Sometimes I’m afraid I’m happy, but because I expect it to be something else, I question the experience. So now, when in doubt, she shrugged with true bravado, I’ll assume I’m happy.
― Carrie Fisher, Postcards from the Edge.
Something happened and all the happiness and positive spirits I was feeling are drained now. Sometimes my mind scares me with the dire things it thinks. I cannot give up. I don't give up easily. I mustn't now too. It helps to ponder over things that trouble us over a span of couple of hours. A few hours earlier I felt extremely dejected at my failure of attaining something I was confident I had in my kitty. Then, I started talking to myself about the futility of unnecessary freaking over the unoccurred and voila! I feel fit as a fiddle, not drained emotionally nor depressed at all. This only makes my resolve to seek the higher transformative powers of creating change within myself and embracing it too more stronger than ever. It's true that within our own selves do we find our realm to happiness. Nothing is lost until we truly let ourselves believe it is happening all in the mind.
For the past few days, I was contemplating about my lack of finding the appropriate things to express here in the blogger sphere and then I realised that I write for myself. These days of lost conversations from my side are because I refused to listen to my voice that came screaming upon me. I kept it at bay, pushing it away for the fear of losing out on the happiness I felt in the moment. It was a silly thought that made its nest inside my mind that my words will give way to all the other unhappiness pooled inside the brain somewhere. Of course, I suffer a lot from these unexpressed silent gems of misery. I keep thinking I am getting better at controlling them as I age. I don't refer to growing up as ageing although these two could go together in the same context. A young, bubbly 24 year old friend of mine was ranting about her non-perusal of certain literary works for which as I always say, Age is the answer. The books we read when we are younger are definitely different than the ones we read when we grow a bit with our greying cells.

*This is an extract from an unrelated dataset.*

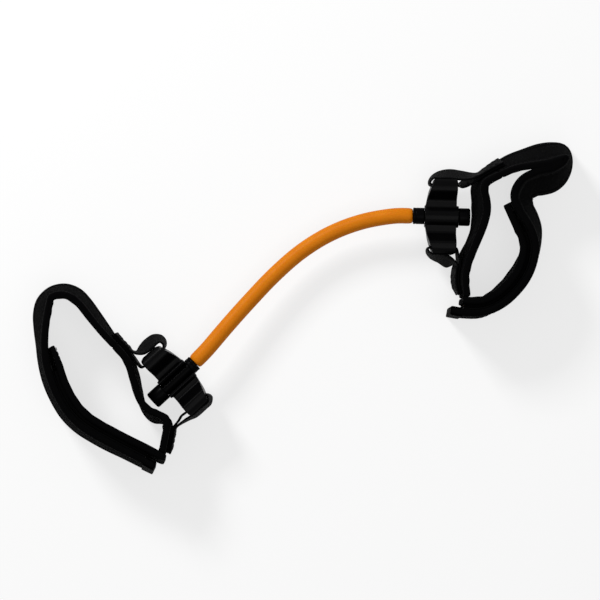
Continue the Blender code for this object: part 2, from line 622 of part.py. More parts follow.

To my response, she laughed and said, "That's your standard answer", which got me thinking about this stance I've adopted for certain topics. I am certainly not the only one who feels strongly about something especially after multiple experiences at different stages of life. But it dawned strongly upon me the severity of my friend's observation. Do I really believe age if the answer to a lot of life's seemingly complex problems in the timeline? Perhaps, I do. Is that bad? I don't know since I still weigh my cherubic spirits upon my understanding of harmony as a changing constant in my own life. The physicality of hard work, of draining myself in sweat and losing my breath for the sheer determination of slaying some imaginary demons does crumble me down. They also affirm my strong belief in my capabilities as a person. I won't go down in obscurity and certainly not in shattered spirits.
Writing is my vocation solely because it connects with my soul. My inner voices that keep shouting in glee and wailing in misery at all times welcome this abode of peace writing creates within me. It is infintely always better to improve our insides than coating the exterior with sugar plum sweetness. That attracts a lot of attention and veers too soon. Let me be happy for every minute, let me be sad for the next, let me stay in bliss and also experience the tornadoes of unstability. It makes sense to experience the many miseries of this life and work our way through it than gloating with happiness all the while. What is life if not a rollercoaster ride? I can hardly believe this renewed style of my thinking and writing process but I am open to everything. All that makes me aware of this life and being.